さて本作。前半に紙媒体とデジタルと両方の日記が出てきたり、泉が日記を熟読するカットが挿入されたりと謎を孕んで進行。透の告白の動機や擬似恋愛の意味など理解が追いつかない部分はあるものの、まぁ何とか己を奮い立たせてついていきました。んで、透の家庭事情などであっためられた涙腺が、花火大会でさらに負荷をかけられ、葬式で大決壊…となるのが理想でしたが、そうはならず。でも日記を改竄する泉ちゃんの涙にはちょっともらい泣きしてしまった。古川琴音の力に因るところが大きいね。いい女優だわ。そして現在パートのエピローグもしっかりできていて、まあまあ満足して終了。

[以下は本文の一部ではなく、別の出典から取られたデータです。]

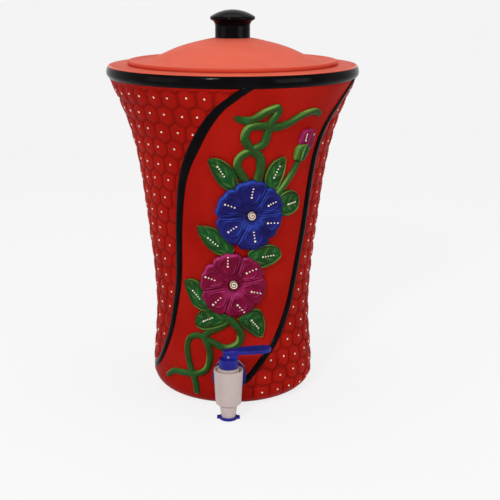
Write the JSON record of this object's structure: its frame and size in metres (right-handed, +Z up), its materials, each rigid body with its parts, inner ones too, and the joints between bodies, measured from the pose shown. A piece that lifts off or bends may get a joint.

ということで、ハラも立たず損した気分にもならないのだが、何かもの足りない。そもそも青春・恋愛ものばかり撮ってる三木監督の手慣れた感じが気にくわない。福本さんの「アイドルが演技頑張ってる感」にさほど魅力を感じない。真織と透のあまりに純なキャラクター(極めてアニメ的)にも鼻白む。そして学校描写の薄さも気になったりする。Vシネなんかのヤクザの抗争シーンに警察が出てこない不自然さ同様、教師の存在が皆無ってのはどうなんだ。あんな真織が通学するのに、教師が病気のこと知らないってのはおかしくないか? 葬式にクラスメートがいないってのは変じゃねーか? あのデブの不完全燃焼は何とかならなかったのか?……うーむ、見終わってみると、アラばかりが気になるな。残念ながら今回は掘り出しものを当てたという印象はなかったが、古川琴音の力量を再確認できただけでも良しとするか。あ、あと一晩で日記をPCに落とした松本穂香の頑張りにも拍手。そして萩原聖人は現代版・麻雀放浪記を書いたら直木賞を獲れるのではと思ったことも付記。